Wayne grew up in Woodsboro, Md., and after his father’s death from tuberculosis when Wayne was 5, he was raised by his grandparents and aunts and uncles, of whom he had fond memories.
“He loved talking about his childhood,” Rick said.
After Wayne graduated from Walkersville (Md.) High School in 1951, he and a friend debated what the next step should be. More on a whim than with much thought, they decided to enlist in the U.S. Marine Corps.
Following basic training, Wayne’s friend went to an “easy and nice” assignment in Hawaii. Wayne was sent to Korea, Dottie said.
His post-war assignment was to the Marine Barracks at 8th and I streets in Washington, D.C., which was the presidential platoon, Dottie said. She said Wayne worked on the switchboard.
Even though Dottie grew up in Sabillasville, Md., and attended some of the same sporting events as Wayne, they didn’t meet until both were working in Washington.
Dottie said the recently returned Korean War veterans were mischievous and not quick to spend money on dates.
“He was tight. All the Marines were tight. They liked to sponge off the girls,” Dottie said.

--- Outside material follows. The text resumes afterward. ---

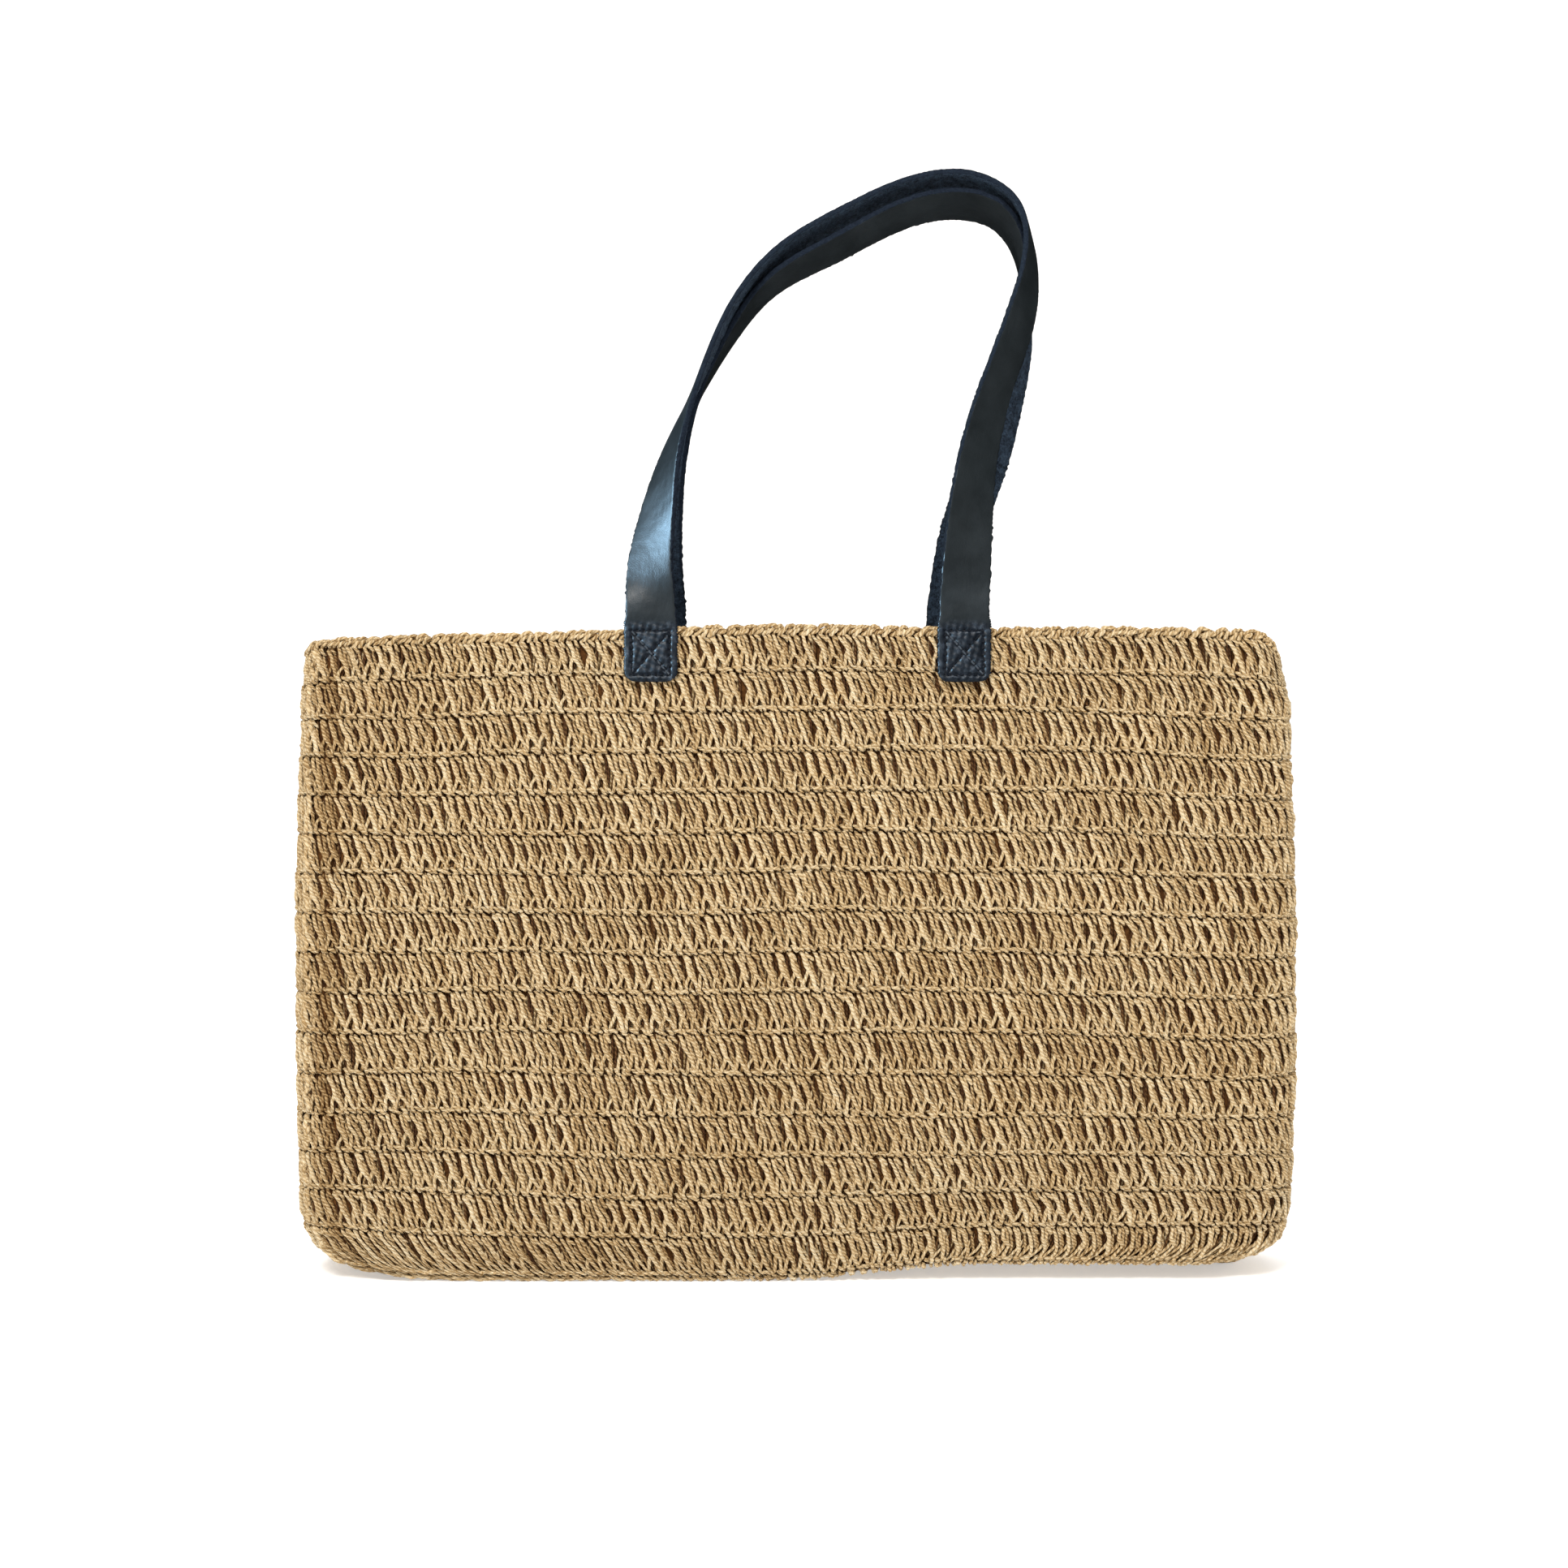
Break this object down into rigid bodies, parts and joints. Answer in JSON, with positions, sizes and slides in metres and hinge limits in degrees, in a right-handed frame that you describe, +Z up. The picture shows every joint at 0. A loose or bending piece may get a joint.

She met Wayne in the spring of 1954 and they were married Oct. 30 of that year.
Kim said the family joke is that Dottie’s father told Wayne, “If you can afford her, you can have her.”
“It worked, so what can I say. You’ve got to work hard at it. We were so busy, we didn’t know the years were passing,” Dottie said of their almost 59 years of marriage.
Four years after they were married, the Winebrenners started their family. Rick was born, followed by Kim, and the children grew up in Hagerstown.
Wayne went to school at night, earning his bachelor’s degree from the University of Maryland Baltimore County.